Over the centuries, there has been a consistent theme that women are the lesser sex, and have lesser intelligence than their male counterparts have. The situation was bad that it was only in the 1900s that women gained a right to vote and take part in political elections. Women were confined in the gardens and at home to take care of the families, while their men were the providers of the families. They would leave the house in the morning and come back in the evening with the meals for the day. Women would not take part in any leadership posts and decision making since men considered them voiceless. Unfortunately, this affected how many women view themselves and the society. Women still feel inferior to men and shy away from seeking any leadership positions. However, women started realizing that these were just stereotypes, gender biased roles, and in the 1970s, women began organizing movements that would advocate for women rights. Women took to the streets in protests, but the difference what the media portrayed and what was actually happening in the streets became clearly visible. The media’s reaction to the movement was making fun of the leaders and their ideologies, objectifying the women involved and trivializing the feminism movement (Carilli and Campbell, 2012). The media had the powers and the ability to make an impact on the society by siding with the women and articulating for their views but they did not do so, since men, who probably felt by the movements, dominated the media at the time. By dismissing and mocking of the activists the media was an endorsing the notion female sexual objectification and subordination are not only acceptable, but also desirable.
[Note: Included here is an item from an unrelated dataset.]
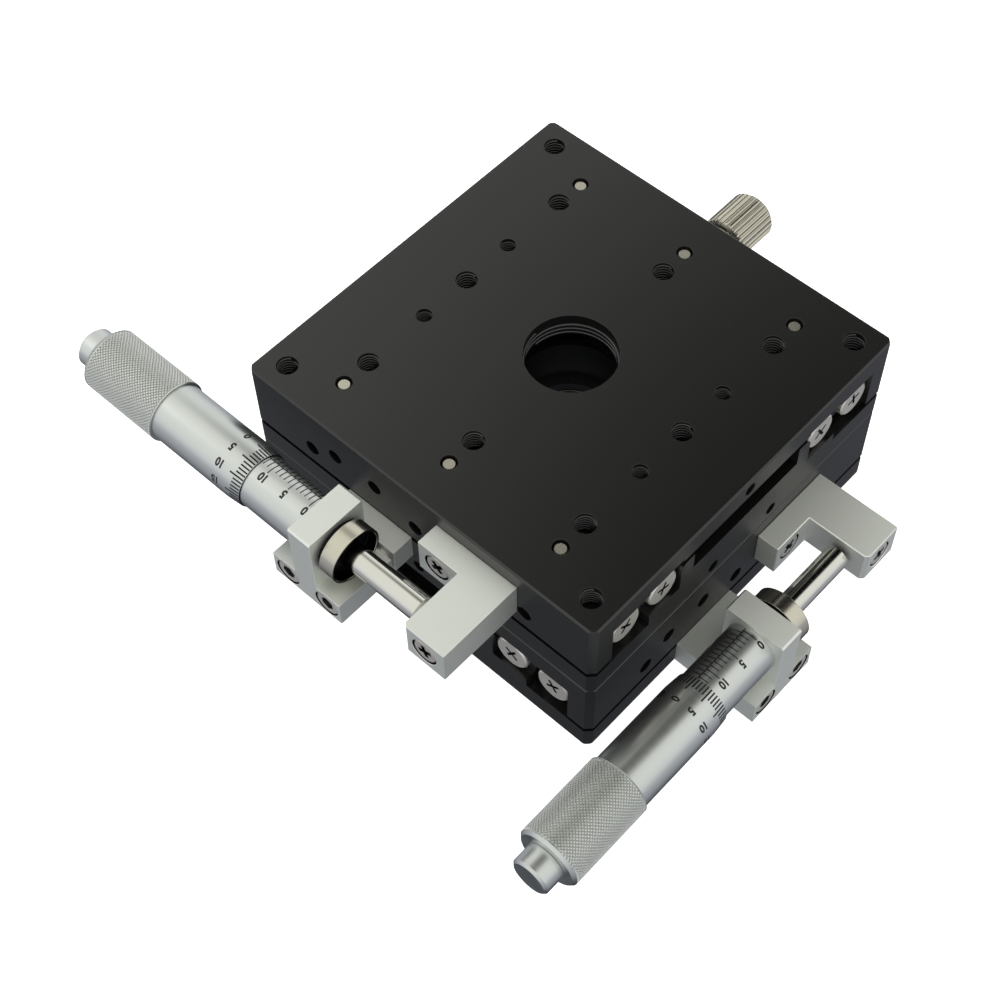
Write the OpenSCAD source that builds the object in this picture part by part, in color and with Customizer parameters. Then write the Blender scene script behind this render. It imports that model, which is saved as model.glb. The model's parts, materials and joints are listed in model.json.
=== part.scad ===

Advertising has been a disciplinary force for many women across the world. Advertisers and the media at large create and dictate cultural styles at any point in time. In the modern change in gender roles, there is an emerging cultural rebellion against the rising power for women. This uprising is visible in advertising (Carilli and Campbell, 2012). The ever-dominating images of painfully thin women in adverts remain, according to the media, ideal not just for American woman, but also for all women across the globe. Consequently, as mentioned earlier, women develop dangerous eating habits in an attempt to attain that slender body. For the patriarchy to continue thriving, women’s mobility need to be limited and there no better way of limiting a person than starving them.
It is no secret that the media has had a great impact on females’ lives, most of which is harmful. Consciously and subconsciously, women compare themselves with the female images portrayed in the media, which in turn affects their behaviors at every stage and age of their lives and lower their self-esteem. The media and the advertisers know that most of the images are unrealistic yet they continue exerting pressure on females to conform (Thornham, 2007). Media images portray women as inactive, overcome by emotions, symbolically silenced by their men and as objects for others to gaze at desire. The media, on the other hand, portrays men as engaged, active and in charge of the situation, which reveals them as actors with professions and occupations.